Alle volte la passione di Larry Bird per lo sberleffo lo spingeva a decisioni quasi assurde, come quando si mise in testa di giocare un’intera partita tirando solo con la sinistra. La gara del 14 febbraio 1986 al Rose Garden di Portland è rimasta nella storia della Nba come il Lefty Game ma ben pochi sanno il perché di questa scelta. Secondo un reporter del Boston Globe, Bird stava già pensando all’incrocio con Los Angeles di qualche giorno dopo, dicendo che voleva “risparmiare la destra per i Lakers”. Su Youtube si trovano filmati di quella mitica partita contro i Blazers, vinta da Boston all’overtime per 120-119: dateci un’occhiata per rendervi conto di quello che riuscì a combinare quella sera Larry Bird. Quei Celtics erano devastanti, anche quando erano costretti a fare a meno di uno come Kevin McHale, riuscendo comunque a dominare ottime squadre come Portland. I 47 punti, 14 rimbalzi ed 11 assist di Larry pesarono non poco.

In realtà Bird usò la sua mano debole per solo 10 dei 21 tiri messi quella sera ma la partita ha assunto contorni quasi leggendari. Gran parte dei tiri mancini erano in realtà dei facili sottomano a tabellone ma non fu una partita memorabile per lui, regalando ben otto palloni a Portland. La cosa davvero memorabile, però, è la spiegazione data dal compagno di squadra Bill Walton: “Aveva fatto quel che voleva fare, c’era il rischio di un calo di tensione. Ecco perché disse a noi ed ai media di voler giocare almeno tre quarti solo con la sinistra. Era fatto così”. Non quando c’era in palio la vittoria, ma per il resto giocare con la mano debole era importante per entrare nella testa dei Lakers, gli odiati rivali di sempre.
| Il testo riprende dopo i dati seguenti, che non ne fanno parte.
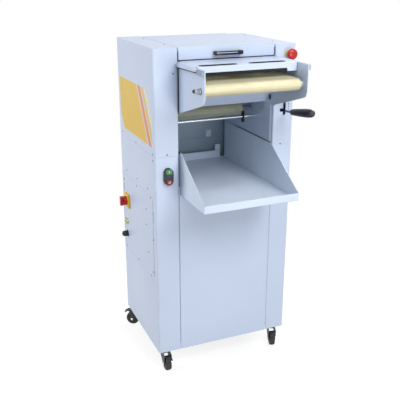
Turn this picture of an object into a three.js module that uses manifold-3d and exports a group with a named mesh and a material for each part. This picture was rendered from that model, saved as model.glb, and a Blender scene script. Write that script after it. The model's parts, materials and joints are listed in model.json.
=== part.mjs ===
import * as THREE from 'three';
import { mergeVertices } from 'three/addons/utils/BufferGeometryUtils.js';
import Module from 'manifold-3d';

const wasm = await Module();
wasm.setup();

// Bread moulder: sheet-steel cabinet on casters, felt infeed belt in front of two sheeting rollers,
// a moulding belt below them and a pull-out tray. Millimetres, +Z up, the front faces -Y.
// The cabinet is drawn from its front left bottom corner: X to the right, Y to the back.

// Cabinet
const cabinetWidth = 596;
const cabinetDepth = 466;
const cabinetHeight = 1270;
const leftColumnWidth = 98;
const rightColumnWidth = 90;
const rightColumnDrop = 5;
const seamDrop = 408;
const sheet = 2;
const bendRadius = 5;
const coverLip = 12;
const seat = 0.4;
const cutOverrun = 5;

// Service panel in the left base cover
const accessFront = 40;
const accessRearInset = 21;
const accessBottom = 322;
const accessTopDrop = 172;
const accessGroove = 1.4;
const accessGrooveDepth = 1;

// Base pan
const panThickness = 3;
const panRim = 26;

// Front and back panels
const earRise = 35;
const panelReturn = 14;
const backPanelDrop = 20;
const ventWidth = 200;
const ventHeight = 7;
const ventPitch = 18;
const ventBottom = 70;
const ventRows = 5;

// Side plates with the nose that carries the infeed belt
const plateThickness = 4;
const plateTopDrop = 50;
const platePanelSetback = 20;
const noseReach = 248;
const noseDepthAtCabinet = 193;
const noseFrontDepth = 98;
const noseCornerSetback = 10;
const noseCornerDepth = 119;
const noseHeelSetback = 38;
const noseHeelDepth = 129;
const recessDepth = 20;
const recessSetback = 7;
const recessMargin = 11;
const restLength = 50;
const restDepth = 19;
const restDrop = 1;
const restGap = 5;

// Rollers and belts
const rollerEndGap = 7;
const infeedRollerEndGap = 18;
const infeedBeltEndGap = 16;
const mouldingRollerEndGap = 55;
const mouldingBeltEndGap = 52;
const shaftClearance = 0.5;
const infeedRollerRadius = 18;
const infeedShaftRadius = 7;
const infeedShaftOverhang = 8;
const nutRadius = 11;
const nutThickness = 5.5;
const infeedFrontSetback = 36;
const infeedFrontDrop = 75;
const infeedDriveDepth = 46;
const infeedDriveDrop = 65;
const feltThickness = 3;
const beltSlack = 0.4;
const sheetingRadius = 34;
const sheetingShaftRadius = 10;
const lowerRollerDepth = 105;
const lowerRollerDrop = 100;
const upperRollerLag = 13;
const upperRollerRise = 73;
const mouldingRollerRadius = 24;
const mouldingShaftRadius = 8;
const mouldingFrontDepth = 190;
const mouldingSpan = 162;
const mouldingDrop = 235;

// Gear pair between the sheeting rollers
const gearTeeth = 18;
const gearWidth = 10;
const gearOffset = 14;
const gearAddendum = 3.2;
const gearDedendum = 6.8;
const toothWidth = 3.5;
const toothFlankDegrees = 12;

// Chain drive from the lower sheeting roller to the belts
const chainOffset = 9;
const chainWidth = 6;
const chainThickness = 7;
const sprocketWidth = 4;
const lowerSprocketRadius = 30;

// Belt drive in the left column
const driveOffset = 38;
const drivenPulleyRadius = 75;
const motorPulleyRadius = 34;
const pulleyWidth = 18;
const grooveDepth = 8;
const grooveTopWidth = 13;
const grooveBottomWidth = 11;
const vBeltWidth = 10;
const vBeltThickness = 8;

// Motor on the base pan
const motorRadius = 58;
const motorLength = 190;
const motorInset = 166;
const motorSideGap = 80;
const motorFootThickness = 6;
const motorFootWidth = 130;
const motorFootLength = 110;
const motorShaftRadius = 9;
const motorBoxHeight = 34;
const motorBoxLength = 80;
const motorBoxWidth = 74;
const motorFins = 4;
const finHeight = 5;

// Upper roller cradle and its lever
const cradleThickness = 6;
const cradleWidth = 50;
const cradleBelow = 30;
const cradleTieRadius = 6;
const cradleTieRise = 47;
const cradleTravelUp = 6.5;
const cradleTravelDown = 4.5;
const linkThickness = 6;
const linkWidth = 14;
const linkOffset = 12;
const linkEyeRadius = 16;
const linkPinRadius = 4;
const linkPinClearance = 0.9;
const linkArm = 40;
const leverColumnOffset = 50;
const leverPivotDrop = 216;
const leverRadius = 4.5;
const leverHubRadius = 13;
const leverHubWidth = 18;
const leverPinRadius = 6;
const leverNeckReach = 9;
const leverNeckDrop = 3;
const leverElbowReach = 58;
const leverElbowRise = 2;
const leverTipReach = 200;
const leverTipRise = 24;
const gripLead = 2;
const gripBeyond = 14;
const gripRound = 5;
const gripThin = 11.5;
const gripThick = 17;
const gripEndShare = 0.8;
const gripWaistShare = 0.92;
const slotWidth = 12;
const slotBelowPivot = 21;
const slotAbovePivot = 30;
const notchReach = 14;
const notchHeight = 13;
const indexHoleRadius = 2;
const indexHoleOffset = 19;
const indexHolePitch = 11;

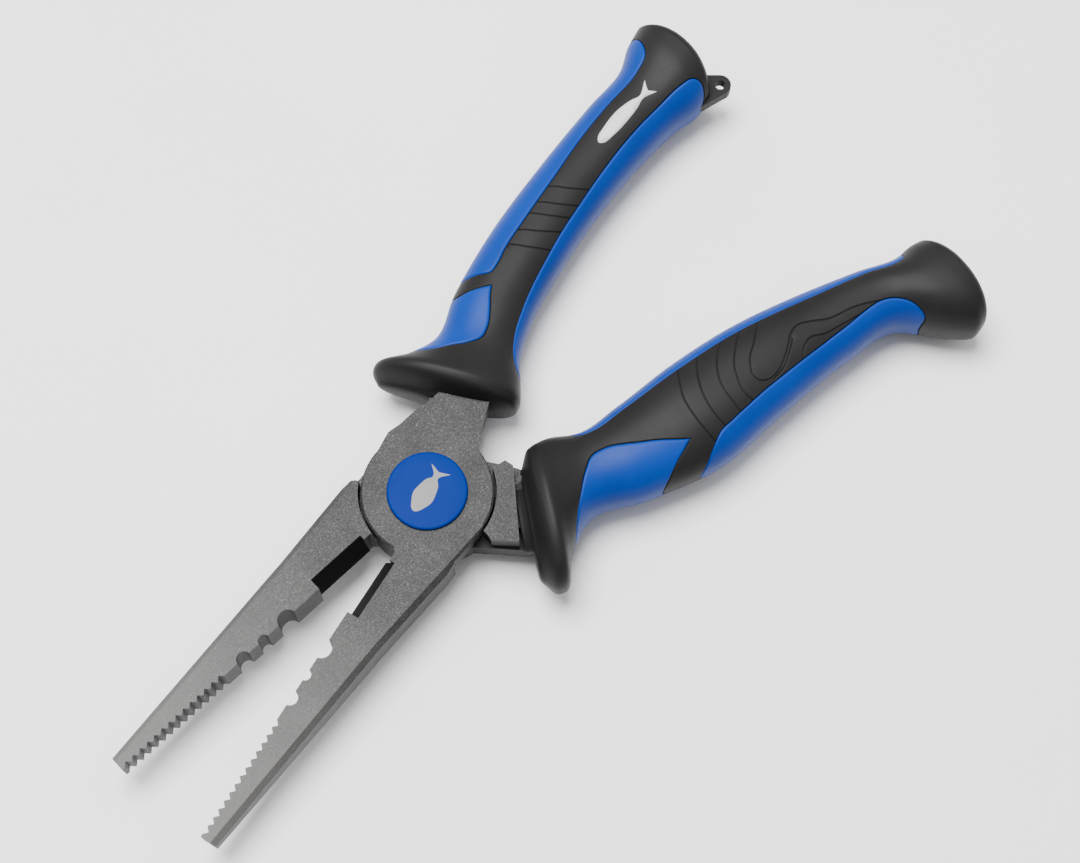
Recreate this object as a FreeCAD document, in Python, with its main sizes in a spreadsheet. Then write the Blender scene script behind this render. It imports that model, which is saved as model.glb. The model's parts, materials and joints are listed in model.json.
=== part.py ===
import FreeCAD, Part
import os

import Sketcher

# Fishing pliers: two forged steel levers lapped on one pivot, with moulded grips on their tangs.
#
# Each lever is drawn in its own flat frame: the pivot is the origin, +x runs along the parting
# line of the jaws to the tip, +y is the side on which the lever's own jaw lies, and z = 0 is the
# middle of the joint. The upper lever uses that frame as it is. The lower lever is the same thing
# turned over (y and z change sign), so its jaw, plate and handle lie opposite. A placement then
# turns each lever by half of the rest opening and puts the pivot in its place.

Vector = FreeCAD.Vector
Rotation = FreeCAD.Rotation

doc = FreeCAD.newDocument("fishing_pliers")
sheet = doc.addObject("Spreadsheet::Sheet", "Sheet")
sheet_values = {}


def add_cell(alias, value):
    """Puts one driving dimension in the sheet, under a name."""
    cell = "A" + str(len(sheet_values) + 1)
    sheet.set(cell, str(value))
    sheet.setAlias(cell, alias)
    sheet_values[alias] = float(value)


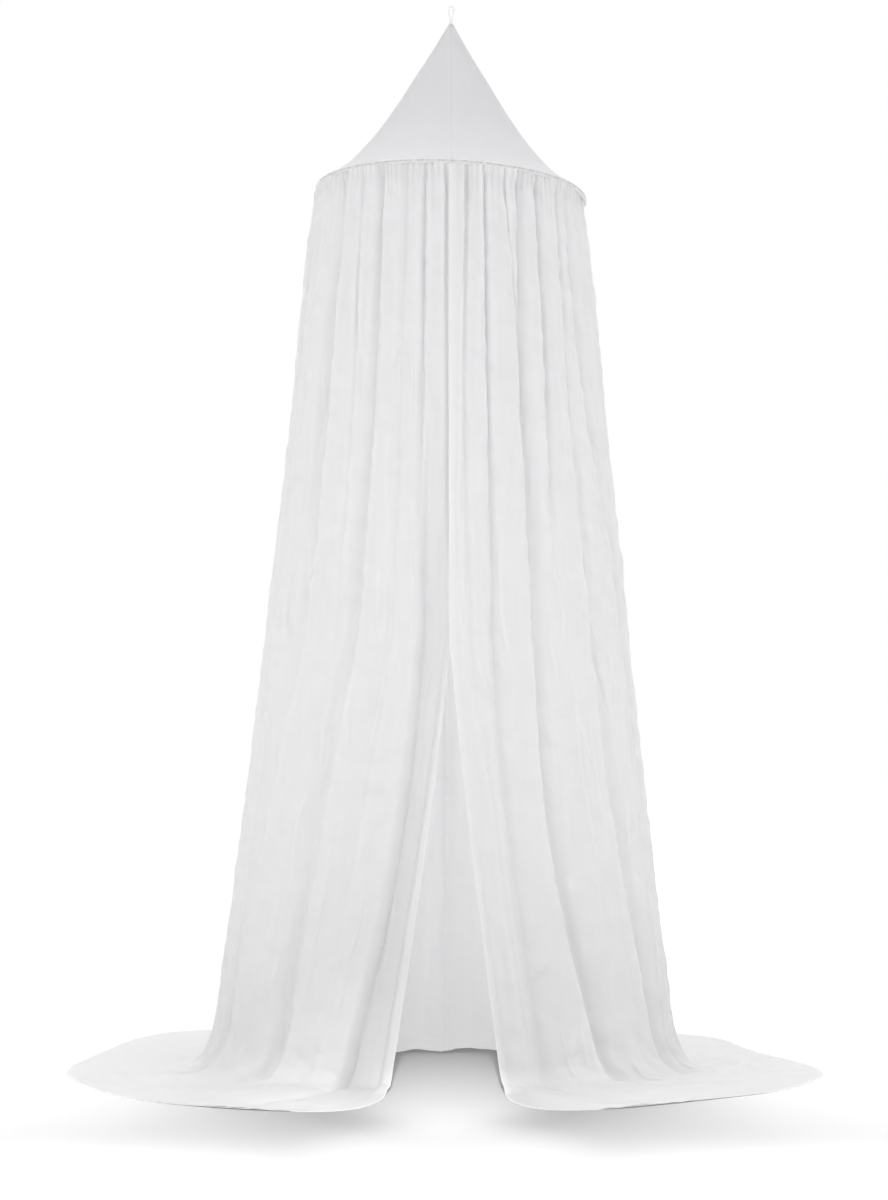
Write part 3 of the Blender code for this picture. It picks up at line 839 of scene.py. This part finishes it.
def crinkle_group():
    """Soft small creases that washing leaves in thin cloth, longer down the cloth than across."""
    tree, nodes, given, out = group_tree(
        "Washed crinkle", {"Vector": None, "Size": 0.02, "Length Ratio": 3.0}, ("Height",)
    )
    scale = nodes.math("DIVIDE", 1.0, given["Size"])
    parts = nodes.add("ShaderNodeSeparateXYZ", Vector=given["Vector"]).outputs
    along = nodes.math("DIVIDE", parts["Y"], given["Length Ratio"])
    placed = nodes.add("ShaderNodeCombineXYZ", X=parts["X"], Y=along, Z=0.0).outputs[0]
    broad = nodes.noise(placed, Scale=scale, Detail=3.0, Roughness=0.5, Distortion=0.6)
    off_middle = nodes.math("ABSOLUTE", nodes.math("MULTIPLY_ADD", broad, 4.0, -2.0))
    sharp = nodes.math("MAXIMUM", nodes.math("SUBTRACT", 1.0, off_middle), 0.0)
    slanting = nodes.mapped(given["Vector"], Rotation=(0.0, 0.0, 0.6), Scale=(1.0, 0.45, 1.0))
    finer = nodes.math("MULTIPLY", scale, 0.8)
    wrinkle = nodes.noise(slanting, Scale=finer, Detail=2.0, Roughness=0.55, Distortion=1.2)
    line = nodes.math("ABSOLUTE", nodes.math("MULTIPLY_ADD", wrinkle, 7.0, -3.5))
    thin = nodes.math("MAXIMUM", nodes.math("SUBTRACT", 1.0, line), 0.0)
    soft = nodes.math("MULTIPLY_ADD", sharp, 0.35, broad)
    nodes.put(out["Height"], nodes.math("MULTIPLY_ADD", thin, 0.30, soft))
    return tree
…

Alcuni dei tiri messi nel finale di partita erano assurdi, roba che costerebbe il posto in squadra a gente meno talentuosa ma il fatto che li mise nel quarto quarto, quando Boston era avanti di poco, è comunque impressionante. Era una roba assurda ma quanto talento ed arroganza ci vuole per riuscire comunque a portare a casa la vittoria, in trasferta contro un’ottima squadra? Come lui nessuno mai.

Quando Larry predisse il futuro

Quando entrava in trance agonistica, Larry Bird era capace di imprese quasi impossibili, come prevedere con incredibile precisione come sarebbe andata un’azione. Il 12 marzo 1985, i suoi Celtics si ritrovarono a New Orleans per affrontare gli Atlanta Hawks, una partita senza molte cose da dire, visto che la regular season volgeva al termine. Quell’anno Larry era immarcabile ma Kevin McHale gli aveva appena combinato uno scherzetto, battendo il record dei Celtics segnando 56 punti contro i Pistons. Bird non la prese benissimo. Larry iniziò piano, con ‘solo’ 23 punti nel primo tempo ma appena tornò in campo iniziò a segnare come se non ci fosse un domani. Segnava da ogni posizione, in ogni modo, era come posseduto. Quando mise 33 punti in soli 14 minuti, la stessa panchina degli Hawks non riuscì a trattenersi, festeggiando ogni canestro come se l’avessero segnato loro. La franchise della Georgia li multò uno per uno ma, in fondo, li capisco: non capita tutti i giorni di vedere roba del genere.

La cosa veramente assurda è che due giorni prima, Larry aveva corso una gara di beneficenza e non sembrava nemmeno in gran forma. Quello che combinò nel finale di partita, però, è rimasto nelle menti di tutti i tifosi di Boston. Durante una pausa, disse alla panchina degli Hawks che stava per segnare una tripla in the trainer’s lap, ovvero in braccio all’allenatore. Voleva chiaramente dire che stava per tirare da molto lontano ma, per uno scherzo del destino, finì davvero in braccio all’allenatore. La storia l’ha raccontata Doc Rivers, che all’epoca giocava ad Atlanta: “Ci disse in the trainer’s lap mentre ci passava davanti ed aggiunse qualcosa tipo ‘a chi devo tirarla in faccia’. Rickey Brown corse a marcarlo e lui mise un bell’arcobaleno alto che s’infilò nel canestro. Rickey non riuscì a fermarsi in tempo e lo spinse proprio in braccia all’allenatore. Fu un caso ma quella sera sembrava come se potesse davvero prevedere il futuro”.

Dopo aver vissuto cose del genere come fai ad appassionarti per le giocate di gente che sembra più preoccupata di conquistare un like in più che di vincere titoli? Il passato è passato ed indietro non si può tornare, ma il basket moderno avrebbe molto da imparare

dai grandi di una volta. Le belle giocate vanno bene per gli highlights, per fare soldi ma per emozionare chi ama davvero il basket ci vuole cuore, coraggio e, perché no, qualche insulto al momento giusto.